Böhm-Bawerk Speaks Again
Ludwig van den Hauwe asks: what can we learn from a 120-year-old book on economics? Plenty. Böhm-Bawerk's Austrian approach allows for an interesting comparison of the research paradigms of the Austrian and the Chicago schools and clearly illustrates a number of remarkable attributes of the Austrian school: a preference for working with discrete units of indivisible goods, verbal rather than symbolic mathematical reasoning, cause-and-effect analysis rather than mutual determination, and imperfect markets with limited numbers of traders. FULL ARTICLE


Comments (6)
The explanation for this may be more simply explained by the fact that how costs and revenues are calculated in the modern world are based on tax-oriented "Generally Accepted Accounting Principles" (GAAP) rather than any reference to the real world. Full-absorption accounting is basically a fraud as a management tool, but because it is *required* by government tax reporting mechanisms, it has replaced common sense.
The exception to this practice is what has been called "Direct Costing" (with only one book ever published on the subject, as far as I know), which most certainly does provide management better means to make decisions based on marginal costs and revenues.
Unfortunately, government imposes upon business the requirement to report in GAAP terms, so direct-costing methods add costs.
The worst part is that the GAAP approach to figuring costs and revenues has largely displaced any other perspectives, and the entire spectrum of management "thinkers" has been brainwashed into believing GAAP provides the best and most rational view of reality -- rather than a mere collection of myths and faulty assumptions officially perpetrated to optimize government revenues, even at the cost of diminishing actual business profits.
Published: January 19, 2006 9:30 AM
Without Menger--no Bohm-Bawerk. Without Bohm-Bawerk--no Mises. And, without Mises, in all probability--no Bohm-Bawerk or Menger. A linking of extraordinary intellects for a result of incomparable importance to the future of civilization.
Published: January 19, 2006 8:33 PM
I vaguely remember from intermediate micro class that you can reformulate the marginal cost/marginal revenue model to yield a cost-markup model based on the inverse of the elasticity of demand. In that case producers would be estimating what this optimal markup is when making their pricing decision.
Published: January 19, 2006 10:05 PM
As I understand it, in cases like those envisaged by Böhm-Bawerk, the cost determining price is marginal cost, but determined by supply and demand and marginal utility operating across the whole of the relevant market, not just by the specific demand for and supply of the individual good in question. This insight is also consistent with the thesis of Hayekians that the price system works like a communications network. Cost is what communicates to the narrow individual market the state of supply and demand and marginal utility in broader factor markets.

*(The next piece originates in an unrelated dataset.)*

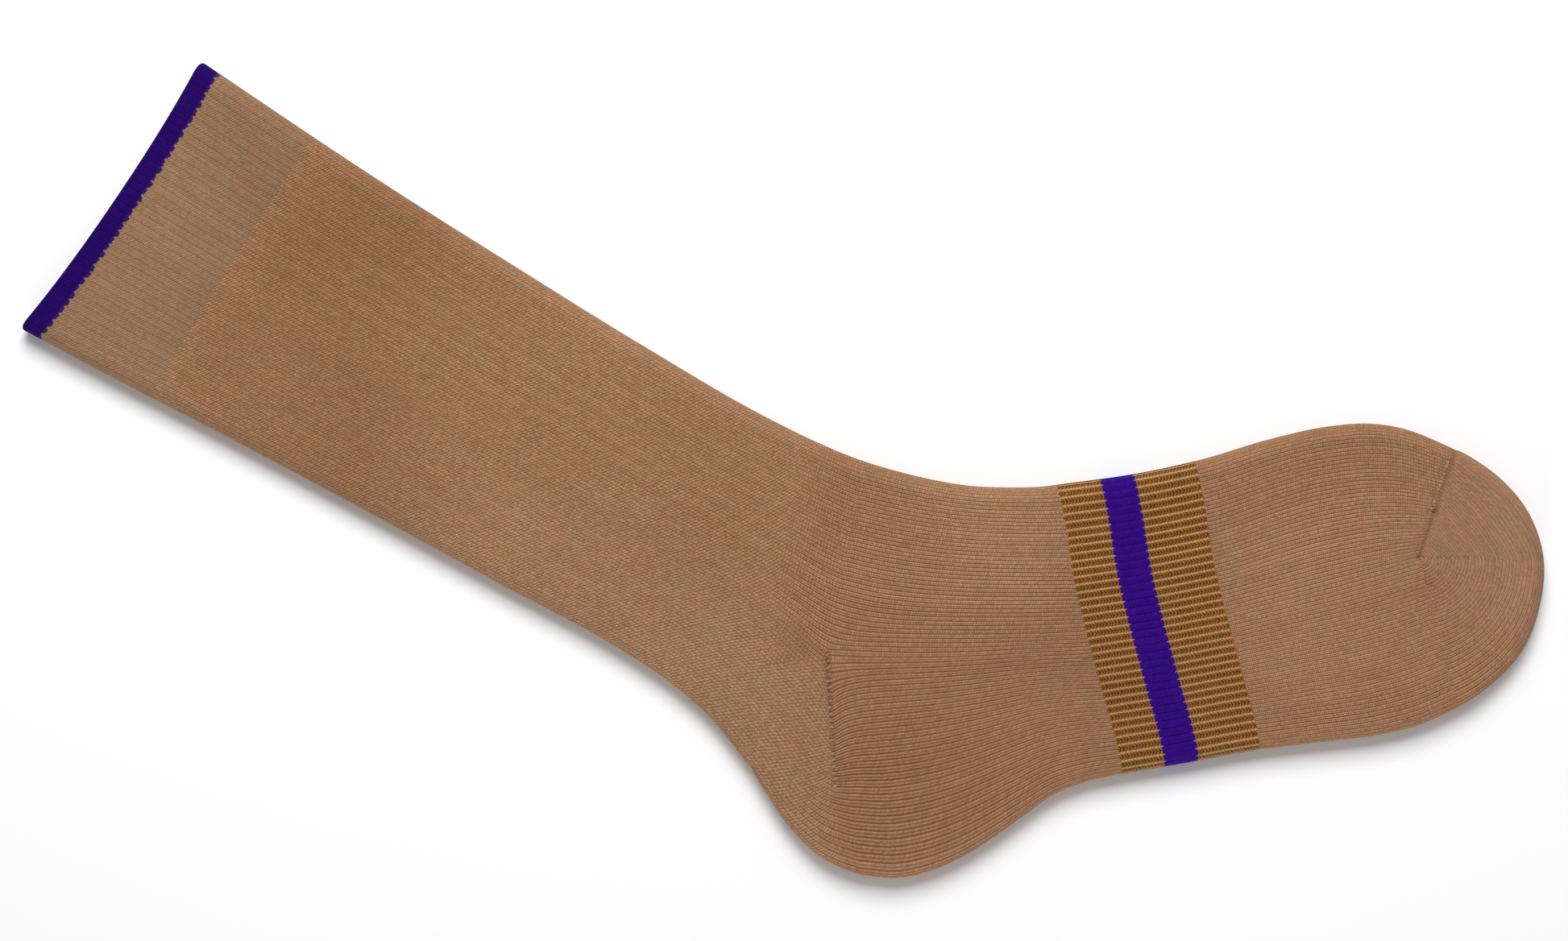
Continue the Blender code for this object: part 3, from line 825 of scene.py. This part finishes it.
# where the plain stitches give way to ribs: softly across the ankle, sharply over the heel's gore line
turnLine = {"before": 0.023, "after": -0.006, "hub": 0.1, "goreWidth": 0.0010, "endWidth": 0.007,
            "widening": (0.85, 1.5), "stretch": 0.8, "stretchPlace": (0.026, -0.030), "stretchReach": 0.034}


def ankleRibs(plan):
    towardFoot = plan @ toward(sockShape["bendDeg"] / 2.0)
    soft = smoothStep(-turnLine["before"], turnLine["after"], towardFoot)
    gap, left, share = beside(plan, np.zeros(2), goreEnd)
    width = turnLine["goreWidth"] + turnLine["endWidth"] * smoothStep(*turnLine["widening"], share)
    sharp = smoothStep(-width, width, left)
    ribs = np.where(share > 0, sharp + (soft - sharp) * (1 - smoothStep(0.0, turnLine["hub"], share)), soft)
    away = ((plan - np.array(turnLine["stretchPlace"])) ** 2).sum(axis=-1)
    return ribs * (1 + turnLine["stretch"] * np.exp(-away / turnLine["stretchReach"] ** 2))


# the wales round the bend: they are drawn towards the instep where the leg and the foot meet
bendTurn = {"legReach": 0.024, "footReach": 0.017, "hubGrowth": 0.014}


def bendShift(top, length, along):
    # how far a wale moves towards the instep, by its place before or after the ankle line
    grown = 1 - np.exp(-np.maximum(top, 0.0) / bendTurn["hubGrowth"]) + 1e-4  # never quite 0
    legReach, footReach = bendTurn["legReach"] * grown, bendTurn["footReach"] * grown
    kink = 2.0 * np.tan(np.radians(sockShape["bendDeg"] / 2.0) * (1 - top / length))
    most = kink * legReach * footReach / (legReach + footReach)
    return most * np.exp(np.where(along < 0, along / legReach, -along / footReach))


# heel: the wales come down from the leg, turn at the gore line and leave along the sole
heelKnit = dict(plainRelief, rows=46, rowSkip=1, wall=0.0021, plainPitch=0.0011, ribPitch=0.00068,
                goreTurn=0.864, goreLength=0.040, rise=0.0053, riseFade=0.0058, riseStart=0.009,
                riseEnd=(0.018, 0.050))
goreUnit = toward(-90.0 + sockShape["bendDeg"] * heelKnit["goreTurn"])
goreEnd = heelKnit["goreLength"] * goreUnit
# the heel's gore line: a crease with painted shade in it
heelSeams = [seamLine(np.zeros(2), goreEnd, (0.0004, 0.0001), 0.0008, (0.36, 0.05), 0.0007)]


def heelRise(top, away):
    # how far the wales have dropped where they reach the gore line
    start, end = smoothStep(0.0, heelKnit["riseStart"], top), smoothStep(*heelKnit["riseEnd"], top)
    drop = heelKnit["rise"] * start * (1 - end)
    return drop * np.exp(-np.maximum(away, 0.0) / heelKnit["riseFade"])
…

Published: January 23, 2006 1:30 PM
The formula, which in textbooks is to be found in the chapter on monopoly, is: MR=P.(1 - 1/e); after rearranging this provides (P - MR)/P = 1/e; at the monopoly quantity where MR=MC this becomes (P - MC)/P = 1/e, which indeed defines a concept of margin. If I remerber well the formula first appeared in Joan Robinson´s analysis of monopoly.
Published: January 27, 2006 5:56 AM
Dr. van den Hauwe:
In developing, step by step, the system of indirect exchange, of "the market," our species was not aiming at the establishment of a method for all to quickly read the minds of all others with respect to their value opinions of things vendible. But, nonetheless, that's what we've got.

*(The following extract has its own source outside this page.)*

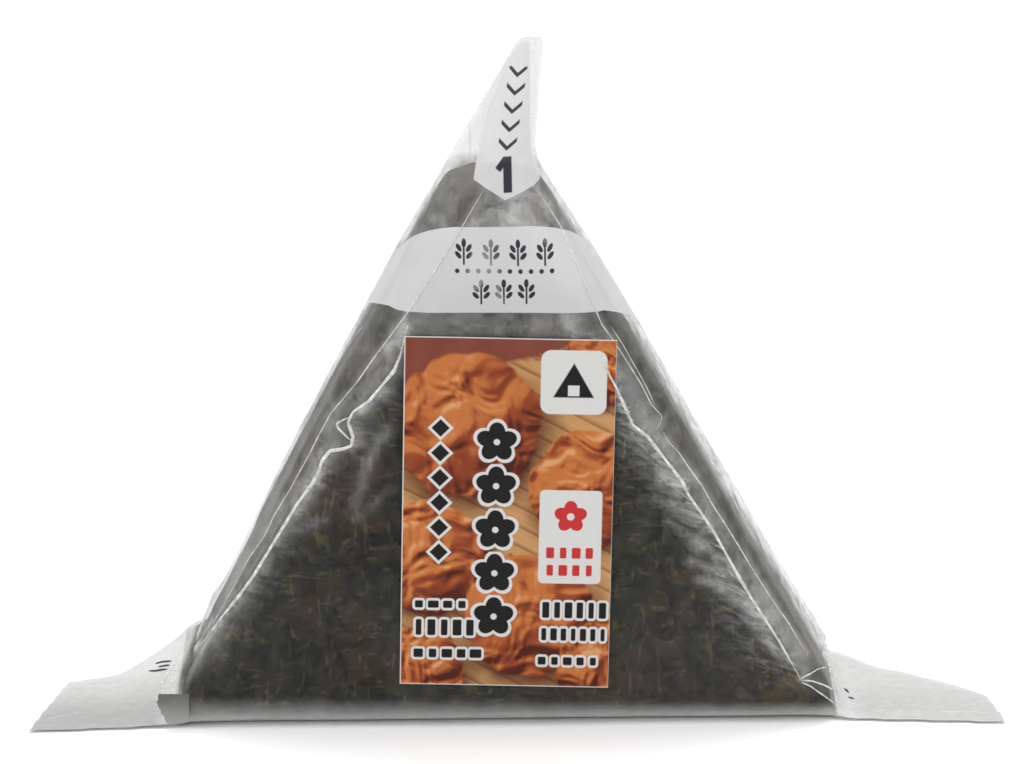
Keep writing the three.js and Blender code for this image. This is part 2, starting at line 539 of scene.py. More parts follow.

ALL the available information is transmitted instantaneously to everyone concerned at the very moment of that concern in the form of a synopsis (as opposed to an analysis): to the "man in the street" as well as to the entrepreneur faced with the making of weighty, far-reaching decisions. Just as the effects of the decision of the latter are momentous and individually visible, so the combined effects of the decisions of the former may be even more momentous, though less specifically attributable.

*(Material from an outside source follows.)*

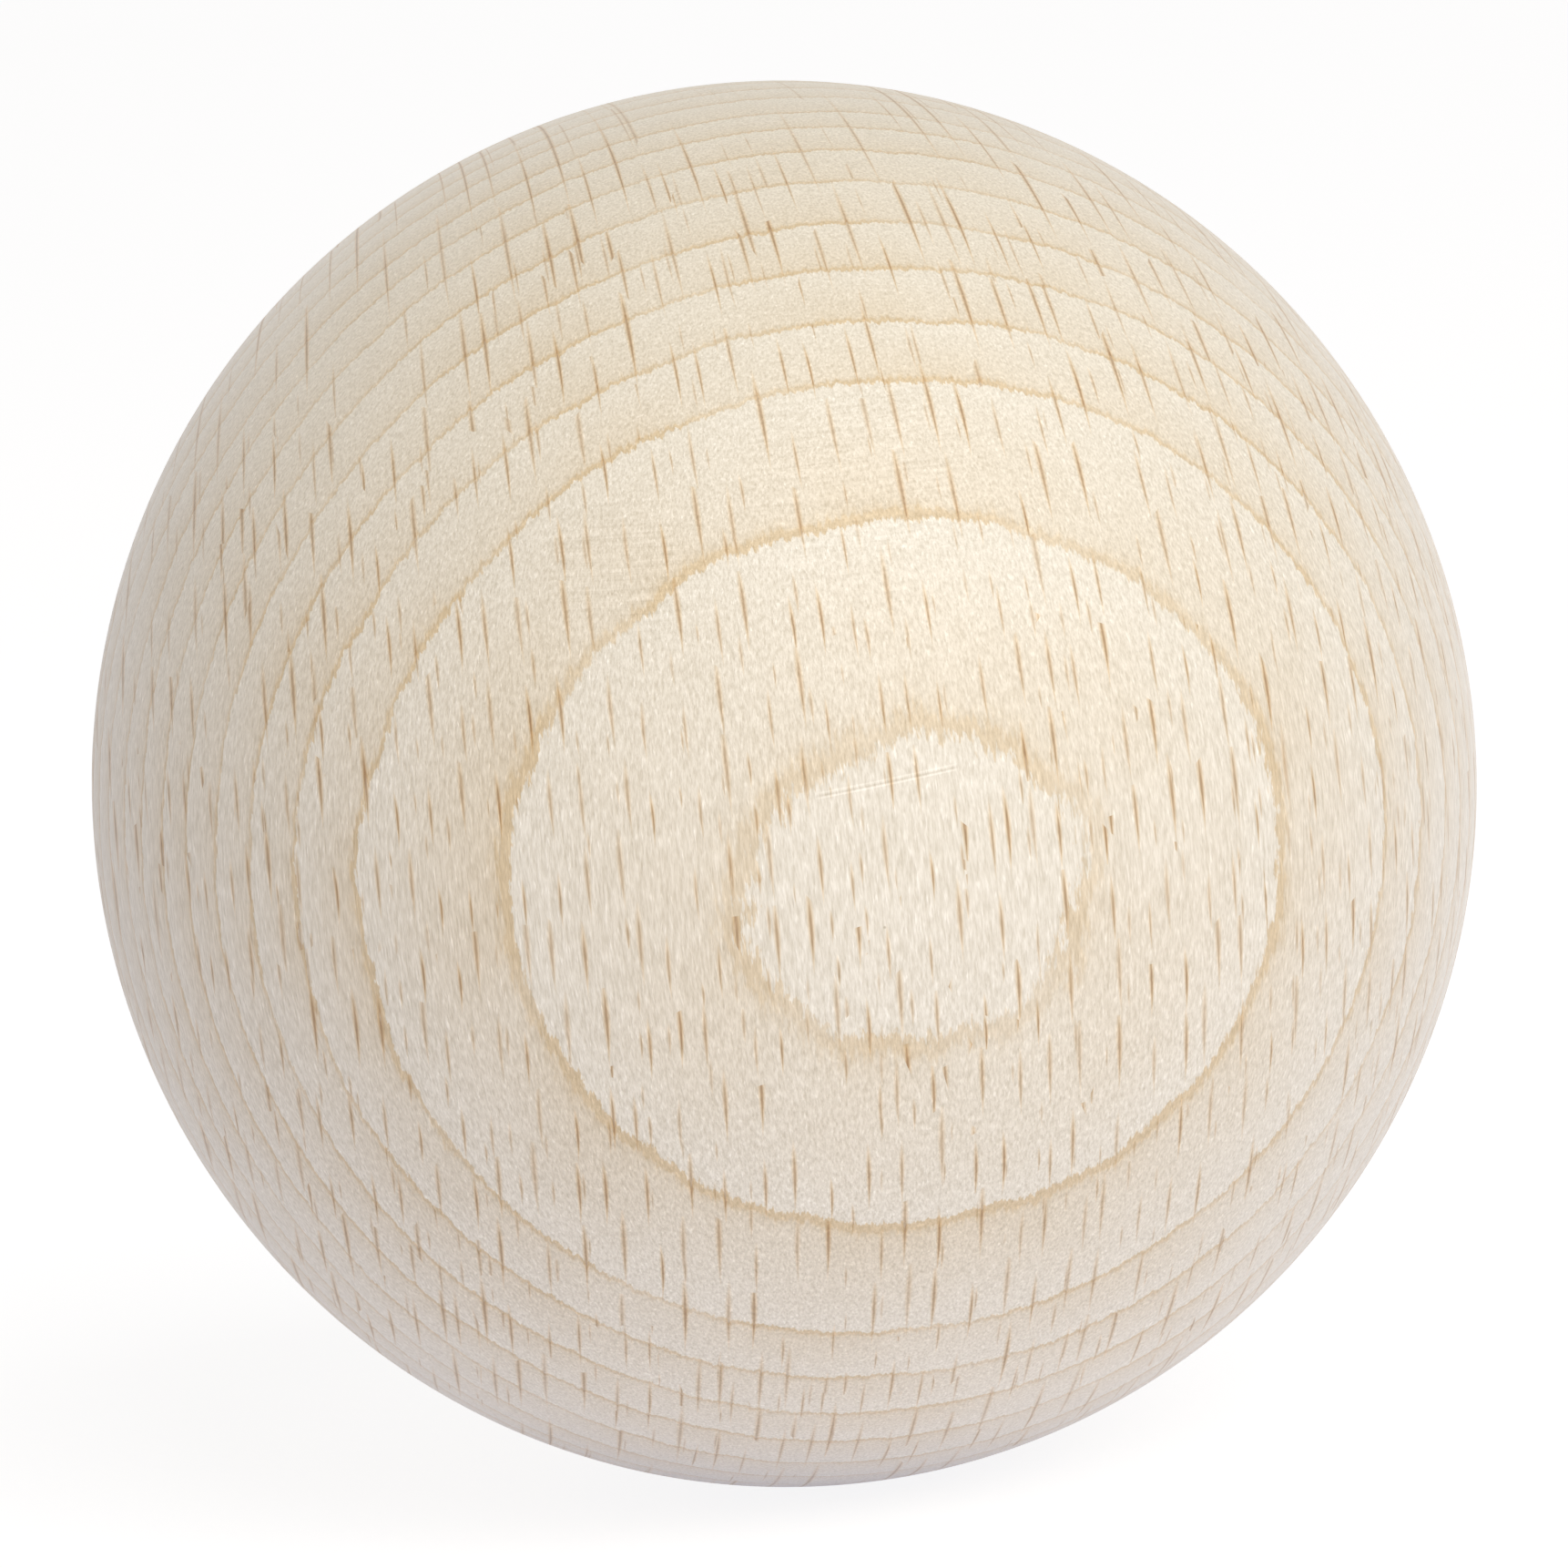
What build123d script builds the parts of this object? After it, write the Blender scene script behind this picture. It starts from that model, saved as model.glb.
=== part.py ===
from build123d import *
import os

# A solid wooden ball, turned from one piece of beech. All sizes are in millimetres.
#
# Frame: the origin is the centre of the ball. +Z runs along the grain, -Y points outward along
# the radius of the tree, to the bark side, and X runs along the growth rings.
#
# Wood that dries after it is turned shrinks hardly at all along the grain, more along the radius
# of the tree and most along the growth rings. So a ball that left the lathe round is slightly oval,
# and each of the three directions has a diameter of its own.

# Driving dimensions
DIAMETER_ALONG_GRAIN = 50.0
DIAMETER_ALONG_RADIUS = 49.6
DIAMETER_ALONG_RINGS = 49.2


def make_ball():
    """The ball: a sphere of the size it was turned to, drawn in across the grain."""
    as_turned = Sphere(radius=DIAMETER_ALONG_GRAIN / 2)
    shrinkage = (
        DIAMETER_ALONG_RINGS / DIAMETER_ALONG_GRAIN,
        DIAMETER_ALONG_RADIUS / DIAMETER_ALONG_GRAIN,
        1.0,
    )
    ball = scale(as_turned, by=shrinkage)
    ball.label = "ball"
    return ball


def write_parts():
    """Write one STEP file for each piece."""
    os.makedirs("parts", exist_ok=True)
    export_step(make_ball(), "parts/ball.step")


write_parts()
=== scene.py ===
import math
import bpy
from mathutils import Matrix, Vector, noise


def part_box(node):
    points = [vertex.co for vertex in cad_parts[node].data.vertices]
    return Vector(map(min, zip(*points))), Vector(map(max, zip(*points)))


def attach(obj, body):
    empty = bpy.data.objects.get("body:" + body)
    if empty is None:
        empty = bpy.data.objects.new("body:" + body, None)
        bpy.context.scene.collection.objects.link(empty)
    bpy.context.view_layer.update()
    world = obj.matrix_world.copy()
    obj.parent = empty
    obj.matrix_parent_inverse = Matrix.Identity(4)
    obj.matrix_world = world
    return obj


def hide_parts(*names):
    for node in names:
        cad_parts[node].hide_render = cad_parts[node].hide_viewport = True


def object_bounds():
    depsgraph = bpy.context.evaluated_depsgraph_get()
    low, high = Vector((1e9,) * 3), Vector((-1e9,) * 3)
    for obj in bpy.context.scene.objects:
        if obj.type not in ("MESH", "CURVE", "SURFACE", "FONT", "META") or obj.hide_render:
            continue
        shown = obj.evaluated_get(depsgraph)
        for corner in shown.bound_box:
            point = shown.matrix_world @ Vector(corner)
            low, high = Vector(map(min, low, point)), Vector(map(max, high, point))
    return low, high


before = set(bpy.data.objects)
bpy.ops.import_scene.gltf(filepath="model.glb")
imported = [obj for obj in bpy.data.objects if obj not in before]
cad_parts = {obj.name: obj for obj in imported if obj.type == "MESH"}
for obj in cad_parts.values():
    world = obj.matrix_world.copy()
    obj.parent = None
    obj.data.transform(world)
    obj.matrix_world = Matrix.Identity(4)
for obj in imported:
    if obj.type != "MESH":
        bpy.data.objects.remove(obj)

# A solid beech ball. Everything is in metres in the CAD frame: the origin is the ball's centre, +Z runs
# along the grain, -Y points out along the tree's radius to the bark side, and X runs along the rings.
# Inside the wood material and the mesh code, lengths are in millimetres.

MM = 0.001
CAD_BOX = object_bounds()
HALF = [(high - low) / 2 / MM for low, high in zip(*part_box("ball"))]     # the three radii, in mm

# ---- The tree that the ball was cut from (mm) ----
PITH_DISTANCE = 78.0         # from the ball's centre back to the tree's centre line
TURNED_AWAY = 2.05           # how much of the outermost year is gone at the bark side
# From the bark side inward. The first 12 show in front. The rest lie behind, and are a guess.
YEAR_WIDTHS = [
    2.6, 2.6, 3.1, 1.8, 1.9, 2.0, 2.2, 2.1, 1.9, 1.6, 2.0, 1.7, 1.9,
    2.1, 1.7, 2.2, 1.9, 1.6, 2.3, 2.1, 1.6, 2.2, 2.6, 2.4, 2.3, 2.4, 2.2,
]
WOOD_DEPTH = sum(YEAR_WIDTHS)
ARC_RADIUS = PITH_DISTANCE + 0.8 * HALF[1]      # the circle on which a turn round the pith becomes mm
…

It is this exquisitely integrated and balanced, nearly "cybernetic" (in the sense of constant adjustment on the basis of "feedback") system with which all schemes of "economic policy" attempt (and claim to do so successfully) to tinker. The claim of economic policymakers (and enforcers) is as simple as it is spurious: that they know everyones' minds about everything economic than those very same minds do. It's sad, really (and, though Lord Keynes didn't mean to do so, his "in the long run..." statement probably is as close to comfort as we Austrians are liable to get).